= Given task =
Write out exactly the lines of the entries below from the one holding "The build123d and" to the one holding "return g.material", inclusive, and leave out all other lines.

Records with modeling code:
⟨

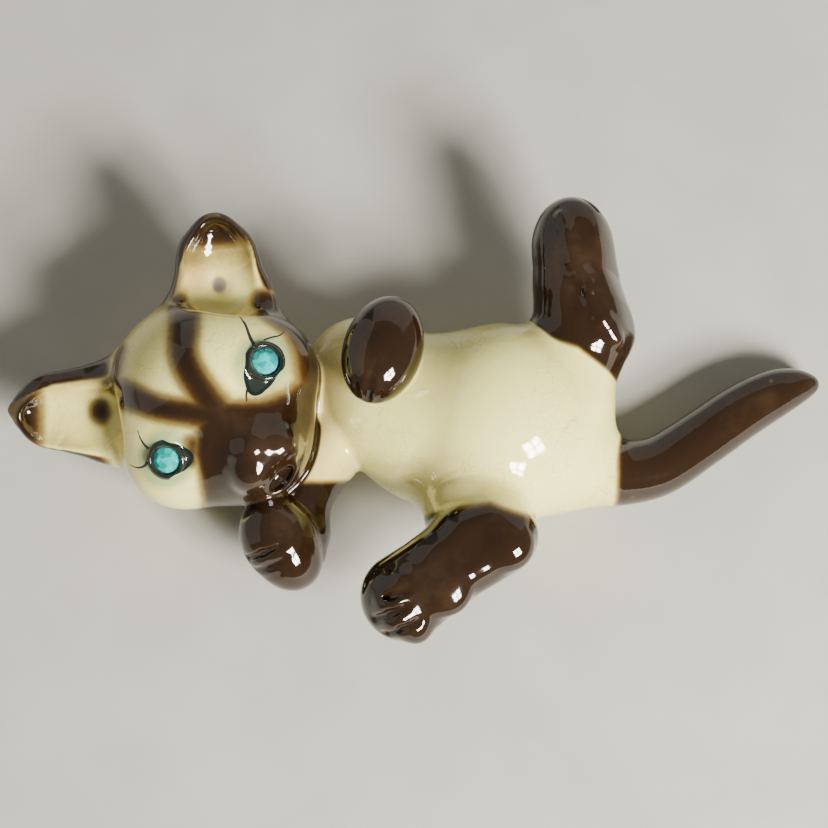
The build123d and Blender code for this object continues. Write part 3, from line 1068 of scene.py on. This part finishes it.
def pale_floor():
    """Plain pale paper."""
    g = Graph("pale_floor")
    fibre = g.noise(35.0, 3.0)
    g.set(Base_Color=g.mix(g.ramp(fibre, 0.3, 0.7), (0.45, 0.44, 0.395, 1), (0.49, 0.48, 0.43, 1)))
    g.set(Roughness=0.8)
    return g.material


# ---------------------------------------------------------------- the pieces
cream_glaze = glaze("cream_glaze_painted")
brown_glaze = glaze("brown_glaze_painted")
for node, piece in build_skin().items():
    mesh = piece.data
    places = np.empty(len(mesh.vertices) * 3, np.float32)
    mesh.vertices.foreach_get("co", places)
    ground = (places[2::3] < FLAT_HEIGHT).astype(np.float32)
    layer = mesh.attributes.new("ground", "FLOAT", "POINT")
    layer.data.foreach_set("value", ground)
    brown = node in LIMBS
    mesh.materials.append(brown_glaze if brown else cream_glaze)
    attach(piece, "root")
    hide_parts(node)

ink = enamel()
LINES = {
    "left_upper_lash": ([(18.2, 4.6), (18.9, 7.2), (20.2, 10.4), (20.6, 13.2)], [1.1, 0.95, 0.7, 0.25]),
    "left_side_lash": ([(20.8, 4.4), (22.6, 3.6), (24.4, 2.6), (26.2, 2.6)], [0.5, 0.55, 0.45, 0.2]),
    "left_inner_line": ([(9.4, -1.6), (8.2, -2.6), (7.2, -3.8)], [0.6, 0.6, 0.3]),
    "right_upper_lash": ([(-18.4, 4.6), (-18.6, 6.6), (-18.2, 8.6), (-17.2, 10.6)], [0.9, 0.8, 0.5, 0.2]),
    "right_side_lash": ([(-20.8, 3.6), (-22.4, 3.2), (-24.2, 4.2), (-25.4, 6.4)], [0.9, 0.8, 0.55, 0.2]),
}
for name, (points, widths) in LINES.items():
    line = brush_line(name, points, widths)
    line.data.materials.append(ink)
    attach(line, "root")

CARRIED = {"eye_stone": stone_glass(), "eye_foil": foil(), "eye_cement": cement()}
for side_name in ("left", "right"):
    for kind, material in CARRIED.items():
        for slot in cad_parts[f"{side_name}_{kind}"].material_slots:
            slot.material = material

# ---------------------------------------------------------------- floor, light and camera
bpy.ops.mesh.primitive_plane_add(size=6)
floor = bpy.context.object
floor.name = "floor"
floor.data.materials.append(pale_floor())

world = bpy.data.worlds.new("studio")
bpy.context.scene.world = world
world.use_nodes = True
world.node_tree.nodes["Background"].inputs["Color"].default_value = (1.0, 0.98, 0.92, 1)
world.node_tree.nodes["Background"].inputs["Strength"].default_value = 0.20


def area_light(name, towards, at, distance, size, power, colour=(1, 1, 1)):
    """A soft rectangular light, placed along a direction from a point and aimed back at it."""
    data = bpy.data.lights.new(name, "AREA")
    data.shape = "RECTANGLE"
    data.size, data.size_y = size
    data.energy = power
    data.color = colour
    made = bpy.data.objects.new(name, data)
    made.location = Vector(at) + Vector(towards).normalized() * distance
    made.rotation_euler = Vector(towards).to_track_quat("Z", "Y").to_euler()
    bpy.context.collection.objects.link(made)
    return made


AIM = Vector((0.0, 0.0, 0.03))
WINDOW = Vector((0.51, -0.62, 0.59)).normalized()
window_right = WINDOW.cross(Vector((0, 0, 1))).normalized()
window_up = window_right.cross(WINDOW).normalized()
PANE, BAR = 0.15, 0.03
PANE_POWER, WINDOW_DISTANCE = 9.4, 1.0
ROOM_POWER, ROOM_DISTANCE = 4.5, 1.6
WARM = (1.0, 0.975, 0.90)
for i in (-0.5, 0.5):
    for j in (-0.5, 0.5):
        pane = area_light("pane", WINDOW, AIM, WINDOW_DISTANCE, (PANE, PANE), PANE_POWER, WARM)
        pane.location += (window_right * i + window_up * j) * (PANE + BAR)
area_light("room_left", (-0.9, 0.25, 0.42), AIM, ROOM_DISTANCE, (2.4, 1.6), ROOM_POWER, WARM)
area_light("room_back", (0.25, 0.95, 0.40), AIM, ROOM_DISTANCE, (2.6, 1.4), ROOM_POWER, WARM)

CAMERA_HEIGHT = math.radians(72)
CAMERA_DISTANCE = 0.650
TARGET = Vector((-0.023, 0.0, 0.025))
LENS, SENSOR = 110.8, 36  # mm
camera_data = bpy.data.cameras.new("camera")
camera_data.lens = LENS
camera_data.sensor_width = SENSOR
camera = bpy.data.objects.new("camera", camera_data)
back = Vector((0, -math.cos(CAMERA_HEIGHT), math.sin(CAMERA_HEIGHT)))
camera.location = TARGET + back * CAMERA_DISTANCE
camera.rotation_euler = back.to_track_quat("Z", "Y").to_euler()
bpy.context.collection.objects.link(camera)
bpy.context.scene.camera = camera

⟩
⟨

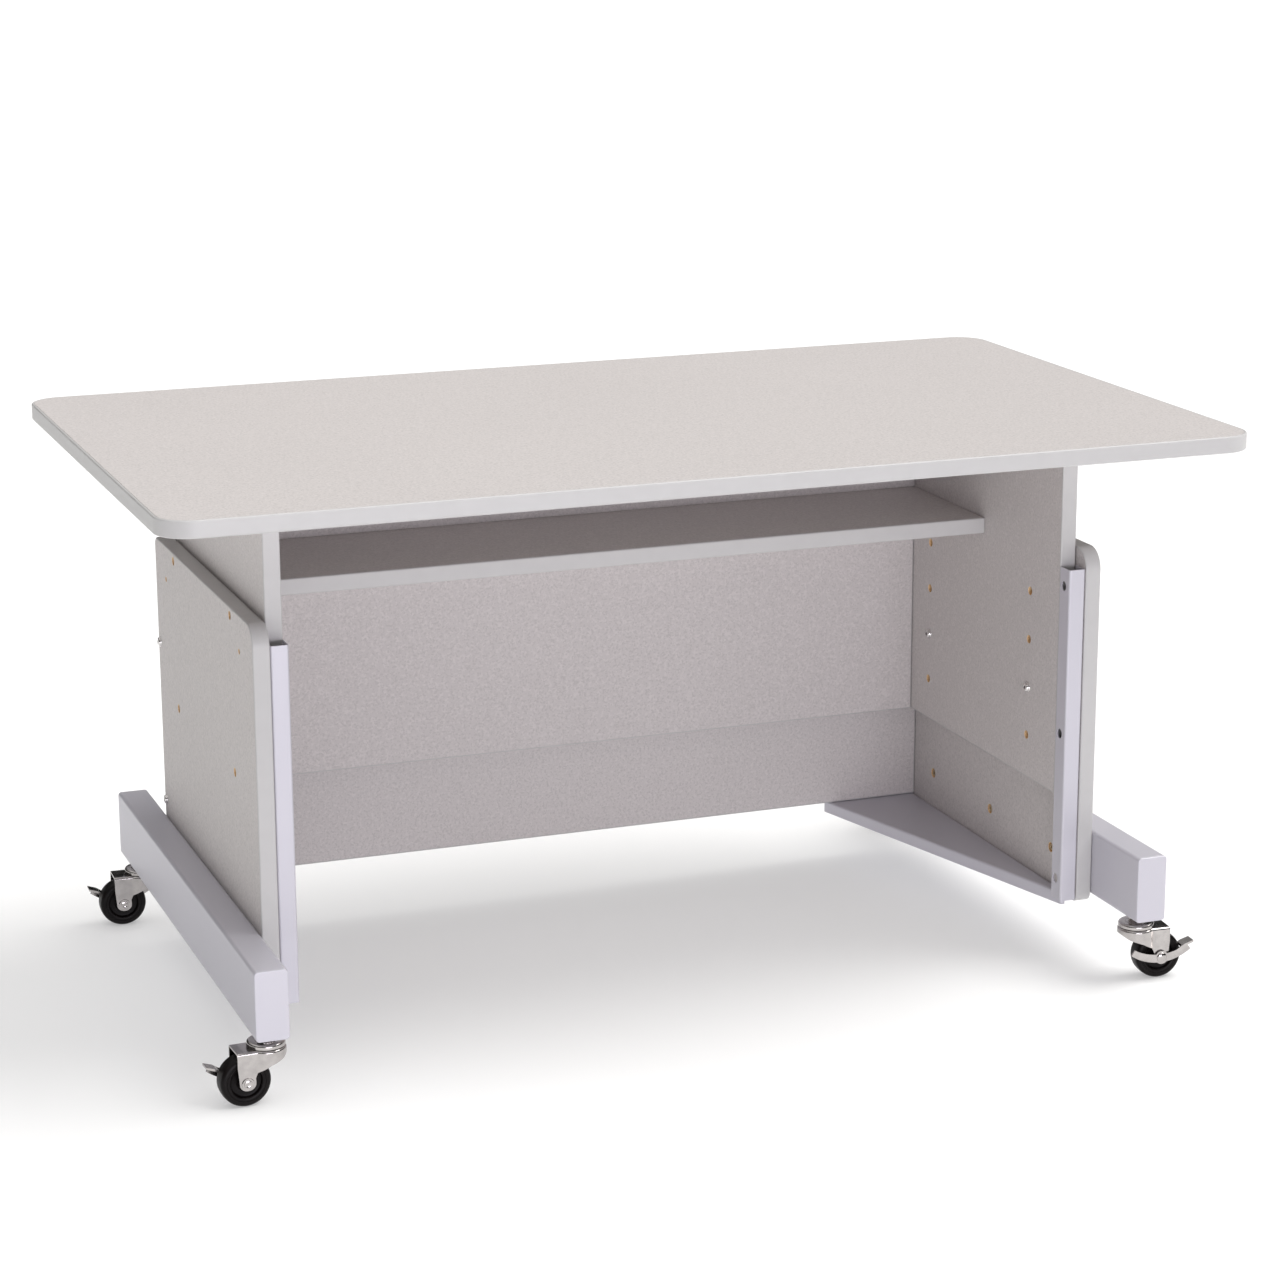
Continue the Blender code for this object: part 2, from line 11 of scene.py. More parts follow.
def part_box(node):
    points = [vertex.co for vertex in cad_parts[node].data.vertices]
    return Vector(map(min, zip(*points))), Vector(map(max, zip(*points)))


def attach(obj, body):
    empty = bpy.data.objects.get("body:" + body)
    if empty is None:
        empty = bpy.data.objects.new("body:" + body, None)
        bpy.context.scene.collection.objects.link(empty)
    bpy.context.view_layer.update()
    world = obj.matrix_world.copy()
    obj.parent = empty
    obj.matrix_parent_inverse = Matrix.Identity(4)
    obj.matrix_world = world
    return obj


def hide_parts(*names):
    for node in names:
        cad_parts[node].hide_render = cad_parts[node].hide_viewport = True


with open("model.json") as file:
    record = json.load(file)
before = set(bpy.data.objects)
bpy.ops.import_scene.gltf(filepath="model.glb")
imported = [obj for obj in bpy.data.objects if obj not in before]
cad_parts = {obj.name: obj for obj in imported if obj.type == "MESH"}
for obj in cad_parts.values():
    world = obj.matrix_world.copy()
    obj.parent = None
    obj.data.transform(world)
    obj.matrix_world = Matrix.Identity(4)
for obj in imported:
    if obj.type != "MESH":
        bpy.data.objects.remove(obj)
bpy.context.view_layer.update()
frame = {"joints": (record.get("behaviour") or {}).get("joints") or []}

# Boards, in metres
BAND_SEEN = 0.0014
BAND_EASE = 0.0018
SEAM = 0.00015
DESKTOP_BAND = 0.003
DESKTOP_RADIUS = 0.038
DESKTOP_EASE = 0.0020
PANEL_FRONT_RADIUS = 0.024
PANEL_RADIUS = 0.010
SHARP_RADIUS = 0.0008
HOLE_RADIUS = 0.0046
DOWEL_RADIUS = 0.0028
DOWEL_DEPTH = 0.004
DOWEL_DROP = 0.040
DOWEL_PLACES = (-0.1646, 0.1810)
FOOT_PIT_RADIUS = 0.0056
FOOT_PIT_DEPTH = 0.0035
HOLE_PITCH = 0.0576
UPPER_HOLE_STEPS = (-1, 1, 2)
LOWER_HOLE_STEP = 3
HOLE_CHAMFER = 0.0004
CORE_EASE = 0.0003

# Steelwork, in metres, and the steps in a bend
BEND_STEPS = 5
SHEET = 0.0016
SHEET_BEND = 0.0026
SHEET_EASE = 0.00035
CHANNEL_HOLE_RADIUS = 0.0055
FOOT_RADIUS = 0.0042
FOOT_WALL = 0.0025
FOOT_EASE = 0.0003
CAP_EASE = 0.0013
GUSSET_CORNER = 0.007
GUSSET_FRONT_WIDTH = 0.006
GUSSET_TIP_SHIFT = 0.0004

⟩
⟨

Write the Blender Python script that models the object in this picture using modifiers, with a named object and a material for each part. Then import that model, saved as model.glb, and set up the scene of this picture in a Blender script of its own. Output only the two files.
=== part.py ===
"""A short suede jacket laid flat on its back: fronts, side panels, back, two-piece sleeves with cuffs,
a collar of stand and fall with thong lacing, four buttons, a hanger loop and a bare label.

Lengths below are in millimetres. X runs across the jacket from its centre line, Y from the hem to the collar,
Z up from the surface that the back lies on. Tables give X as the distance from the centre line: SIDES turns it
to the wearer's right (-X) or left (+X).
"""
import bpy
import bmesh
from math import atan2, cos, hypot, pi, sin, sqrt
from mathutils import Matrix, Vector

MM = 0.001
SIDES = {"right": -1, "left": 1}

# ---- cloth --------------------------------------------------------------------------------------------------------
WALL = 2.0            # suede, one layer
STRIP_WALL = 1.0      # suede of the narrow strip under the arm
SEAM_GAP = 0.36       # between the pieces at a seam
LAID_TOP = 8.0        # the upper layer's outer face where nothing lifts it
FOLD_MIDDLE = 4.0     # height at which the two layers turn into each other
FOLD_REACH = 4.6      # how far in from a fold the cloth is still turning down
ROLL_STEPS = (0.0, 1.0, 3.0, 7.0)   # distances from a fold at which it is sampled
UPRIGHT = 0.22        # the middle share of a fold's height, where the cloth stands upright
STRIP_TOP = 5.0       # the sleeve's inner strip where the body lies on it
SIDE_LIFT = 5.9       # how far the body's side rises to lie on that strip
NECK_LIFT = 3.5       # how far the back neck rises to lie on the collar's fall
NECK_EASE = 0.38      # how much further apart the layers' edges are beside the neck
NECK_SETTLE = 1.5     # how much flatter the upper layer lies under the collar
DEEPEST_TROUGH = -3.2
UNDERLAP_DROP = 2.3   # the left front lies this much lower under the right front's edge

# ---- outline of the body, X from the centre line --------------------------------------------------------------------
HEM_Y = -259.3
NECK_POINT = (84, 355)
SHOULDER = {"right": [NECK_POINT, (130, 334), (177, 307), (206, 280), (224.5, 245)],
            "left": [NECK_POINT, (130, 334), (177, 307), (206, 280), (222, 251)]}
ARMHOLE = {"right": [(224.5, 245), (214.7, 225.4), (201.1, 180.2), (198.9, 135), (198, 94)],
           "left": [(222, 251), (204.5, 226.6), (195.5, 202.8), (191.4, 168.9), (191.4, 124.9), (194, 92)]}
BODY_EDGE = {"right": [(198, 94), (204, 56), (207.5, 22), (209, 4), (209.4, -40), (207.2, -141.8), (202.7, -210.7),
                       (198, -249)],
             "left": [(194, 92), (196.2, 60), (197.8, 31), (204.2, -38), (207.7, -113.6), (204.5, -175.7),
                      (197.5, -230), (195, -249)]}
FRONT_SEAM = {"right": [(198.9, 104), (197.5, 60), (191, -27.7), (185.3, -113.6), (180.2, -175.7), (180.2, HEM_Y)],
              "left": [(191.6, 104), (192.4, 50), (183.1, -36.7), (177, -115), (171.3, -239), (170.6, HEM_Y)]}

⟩

= Result =
The build123d and Blender code for this object continues. Write part 3, from line 1068 of scene.py on. This part finishes it.
def pale_floor():
    """Plain pale paper."""
    g = Graph("pale_floor")
    fibre = g.noise(35.0, 3.0)
    g.set(Base_Color=g.mix(g.ramp(fibre, 0.3, 0.7), (0.45, 0.44, 0.395, 1), (0.49, 0.48, 0.43, 1)))
    g.set(Roughness=0.8)
    return g.material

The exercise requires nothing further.